→ Provided material
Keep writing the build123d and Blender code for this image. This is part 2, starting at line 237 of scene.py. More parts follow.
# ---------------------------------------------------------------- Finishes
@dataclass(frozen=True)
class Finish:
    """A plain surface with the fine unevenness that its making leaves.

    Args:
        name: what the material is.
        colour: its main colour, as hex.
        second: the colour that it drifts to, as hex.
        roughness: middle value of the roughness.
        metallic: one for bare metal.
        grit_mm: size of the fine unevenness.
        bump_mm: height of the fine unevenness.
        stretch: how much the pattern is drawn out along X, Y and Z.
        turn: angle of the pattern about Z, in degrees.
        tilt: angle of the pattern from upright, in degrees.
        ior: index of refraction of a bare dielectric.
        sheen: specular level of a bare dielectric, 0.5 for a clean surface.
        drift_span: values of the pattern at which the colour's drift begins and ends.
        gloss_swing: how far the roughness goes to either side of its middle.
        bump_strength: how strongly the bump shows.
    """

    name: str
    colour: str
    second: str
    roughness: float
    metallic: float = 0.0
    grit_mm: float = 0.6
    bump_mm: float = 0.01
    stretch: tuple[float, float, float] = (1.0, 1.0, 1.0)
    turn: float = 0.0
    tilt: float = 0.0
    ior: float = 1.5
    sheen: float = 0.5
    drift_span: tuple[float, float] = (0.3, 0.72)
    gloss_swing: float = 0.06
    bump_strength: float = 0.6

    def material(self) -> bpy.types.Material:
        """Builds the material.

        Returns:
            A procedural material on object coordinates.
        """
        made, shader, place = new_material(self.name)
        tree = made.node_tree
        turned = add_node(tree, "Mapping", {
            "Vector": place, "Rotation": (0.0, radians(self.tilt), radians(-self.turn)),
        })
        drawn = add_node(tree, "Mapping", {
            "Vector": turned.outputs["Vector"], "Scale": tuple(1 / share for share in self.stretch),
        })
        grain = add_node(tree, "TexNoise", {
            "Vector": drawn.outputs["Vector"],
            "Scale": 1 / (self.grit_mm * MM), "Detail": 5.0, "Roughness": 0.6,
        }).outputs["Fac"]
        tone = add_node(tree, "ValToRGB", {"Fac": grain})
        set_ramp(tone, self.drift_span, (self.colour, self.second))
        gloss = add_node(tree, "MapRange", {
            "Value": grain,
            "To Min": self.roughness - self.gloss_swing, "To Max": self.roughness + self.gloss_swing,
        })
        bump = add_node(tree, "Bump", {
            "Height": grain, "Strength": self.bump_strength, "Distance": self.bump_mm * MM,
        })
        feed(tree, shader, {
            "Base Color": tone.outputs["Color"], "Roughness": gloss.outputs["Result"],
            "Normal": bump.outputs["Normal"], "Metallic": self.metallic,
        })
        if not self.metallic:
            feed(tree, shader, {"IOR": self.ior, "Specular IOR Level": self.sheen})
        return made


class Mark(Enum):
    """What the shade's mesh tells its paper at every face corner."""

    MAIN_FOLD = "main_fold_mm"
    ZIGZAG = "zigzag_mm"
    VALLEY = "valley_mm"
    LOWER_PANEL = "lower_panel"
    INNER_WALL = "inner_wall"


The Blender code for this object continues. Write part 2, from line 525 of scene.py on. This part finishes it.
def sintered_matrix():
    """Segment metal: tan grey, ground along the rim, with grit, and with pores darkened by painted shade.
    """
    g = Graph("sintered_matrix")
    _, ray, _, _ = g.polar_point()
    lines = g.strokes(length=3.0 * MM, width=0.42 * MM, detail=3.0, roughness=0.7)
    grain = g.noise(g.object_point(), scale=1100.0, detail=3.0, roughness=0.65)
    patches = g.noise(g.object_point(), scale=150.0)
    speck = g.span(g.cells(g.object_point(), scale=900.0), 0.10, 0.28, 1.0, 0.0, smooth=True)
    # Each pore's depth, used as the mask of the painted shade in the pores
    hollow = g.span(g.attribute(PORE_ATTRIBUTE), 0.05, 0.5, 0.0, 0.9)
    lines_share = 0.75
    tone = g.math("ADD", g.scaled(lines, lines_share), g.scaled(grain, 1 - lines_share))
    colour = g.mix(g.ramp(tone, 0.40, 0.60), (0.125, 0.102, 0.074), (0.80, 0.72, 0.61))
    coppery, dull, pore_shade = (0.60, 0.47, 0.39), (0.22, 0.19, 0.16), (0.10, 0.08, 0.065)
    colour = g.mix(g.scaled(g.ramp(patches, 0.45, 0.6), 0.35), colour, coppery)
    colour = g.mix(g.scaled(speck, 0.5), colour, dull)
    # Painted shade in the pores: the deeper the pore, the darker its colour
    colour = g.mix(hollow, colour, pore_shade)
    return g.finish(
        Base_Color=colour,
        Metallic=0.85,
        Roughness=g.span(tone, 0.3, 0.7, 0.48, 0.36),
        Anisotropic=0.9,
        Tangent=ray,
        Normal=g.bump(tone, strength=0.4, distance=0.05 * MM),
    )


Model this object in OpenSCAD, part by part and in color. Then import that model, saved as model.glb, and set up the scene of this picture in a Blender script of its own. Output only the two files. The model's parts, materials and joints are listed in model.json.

→ Instructions to follow
Return the listing above in its exact form.

→ Result of this exercise
Keep writing the build123d and Blender code for this image. This is part 2, starting at line 237 of scene.py. More parts follow.
# ---------------------------------------------------------------- Finishes
@dataclass(frozen=True)
class Finish:
    """A plain surface with the fine unevenness that its making leaves.

    Args:
        name: what the material is.
        colour: its main colour, as hex.
        second: the colour that it drifts to, as hex.
        roughness: middle value of the roughness.
        metallic: one for bare metal.
        grit_mm: size of the fine unevenness.
        bump_mm: height of the fine unevenness.
        stretch: how much the pattern is drawn out along X, Y and Z.
        turn: angle of the pattern about Z, in degrees.
        tilt: angle of the pattern from upright, in degrees.
        ior: index of refraction of a bare dielectric.
        sheen: specular level of a bare dielectric, 0.5 for a clean surface.
        drift_span: values of the pattern at which the colour's drift begins and ends.
        gloss_swing: how far the roughness goes to either side of its middle.
        bump_strength: how strongly the bump shows.
    """

    name: str
    colour: str
    second: str
    roughness: float
    metallic: float = 0.0
    grit_mm: float = 0.6
    bump_mm: float = 0.01
    stretch: tuple[float, float, float] = (1.0, 1.0, 1.0)
    turn: float = 0.0
    tilt: float = 0.0
    ior: float = 1.5
    sheen: float = 0.5
    drift_span: tuple[float, float] = (0.3, 0.72)
    gloss_swing: float = 0.06
    bump_strength: float = 0.6

    def material(self) -> bpy.types.Material:
        """Builds the material.

        Returns:
            A procedural material on object coordinates.
        """
        made, shader, place = new_material(self.name)
        tree = made.node_tree
        turned = add_node(tree, "Mapping", {
            "Vector": place, "Rotation": (0.0, radians(self.tilt), radians(-self.turn)),
        })
        drawn = add_node(tree, "Mapping", {
            "Vector": turned.outputs["Vector"], "Scale": tuple(1 / share for share in self.stretch),
        })
        grain = add_node(tree, "TexNoise", {
            "Vector": drawn.outputs["Vector"],
            "Scale": 1 / (self.grit_mm * MM), "Detail": 5.0, "Roughness": 0.6,
        }).outputs["Fac"]
        tone = add_node(tree, "ValToRGB", {"Fac": grain})
        set_ramp(tone, self.drift_span, (self.colour, self.second))
        gloss = add_node(tree, "MapRange", {
            "Value": grain,
            "To Min": self.roughness - self.gloss_swing, "To Max": self.roughness + self.gloss_swing,
        })
        bump = add_node(tree, "Bump", {
            "Height": grain, "Strength": self.bump_strength, "Distance": self.bump_mm * MM,
        })
        feed(tree, shader, {
            "Base Color": tone.outputs["Color"], "Roughness": gloss.outputs["Result"],
            "Normal": bump.outputs["Normal"], "Metallic": self.metallic,
        })
        if not self.metallic:
            feed(tree, shader, {"IOR": self.ior, "Specular IOR Level": self.sheen})
        return made


class Mark(Enum):
    """What the shade's mesh tells its paper at every face corner."""

    MAIN_FOLD = "main_fold_mm"
    ZIGZAG = "zigzag_mm"
    VALLEY = "valley_mm"
    LOWER_PANEL = "lower_panel"
    INNER_WALL = "inner_wall"


The Blender code for this object continues. Write part 2, from line 525 of scene.py on. This part finishes it.
def sintered_matrix():
    """Segment metal: tan grey, ground along the rim, with grit, and with pores darkened by painted shade.
    """
    g = Graph("sintered_matrix")
    _, ray, _, _ = g.polar_point()
    lines = g.strokes(length=3.0 * MM, width=0.42 * MM, detail=3.0, roughness=0.7)
    grain = g.noise(g.object_point(), scale=1100.0, detail=3.0, roughness=0.65)
    patches = g.noise(g.object_point(), scale=150.0)
    speck = g.span(g.cells(g.object_point(), scale=900.0), 0.10, 0.28, 1.0, 0.0, smooth=True)
    # Each pore's depth, used as the mask of the painted shade in the pores
    hollow = g.span(g.attribute(PORE_ATTRIBUTE), 0.05, 0.5, 0.0, 0.9)
    lines_share = 0.75
    tone = g.math("ADD", g.scaled(lines, lines_share), g.scaled(grain, 1 - lines_share))
    colour = g.mix(g.ramp(tone, 0.40, 0.60), (0.125, 0.102, 0.074), (0.80, 0.72, 0.61))
    coppery, dull, pore_shade = (0.60, 0.47, 0.39), (0.22, 0.19, 0.16), (0.10, 0.08, 0.065)
    colour = g.mix(g.scaled(g.ramp(patches, 0.45, 0.6), 0.35), colour, coppery)
    colour = g.mix(g.scaled(speck, 0.5), colour, dull)
    # Painted shade in the pores: the deeper the pore, the darker its colour
    colour = g.mix(hollow, colour, pore_shade)
    return g.finish(
        Base_Color=colour,
        Metallic=0.85,
        Roughness=g.span(tone, 0.3, 0.7, 0.48, 0.36),
        Anisotropic=0.9,
        Tangent=ray,
        Normal=g.bump(tone, strength=0.4, distance=0.05 * MM),
    )


Model this object in OpenSCAD, part by part and in color. Then import that model, saved as model.glb, and set up the scene of this picture in a Blender script of its own. Output only the two files. The model's parts, materials and joints are listed in model.json.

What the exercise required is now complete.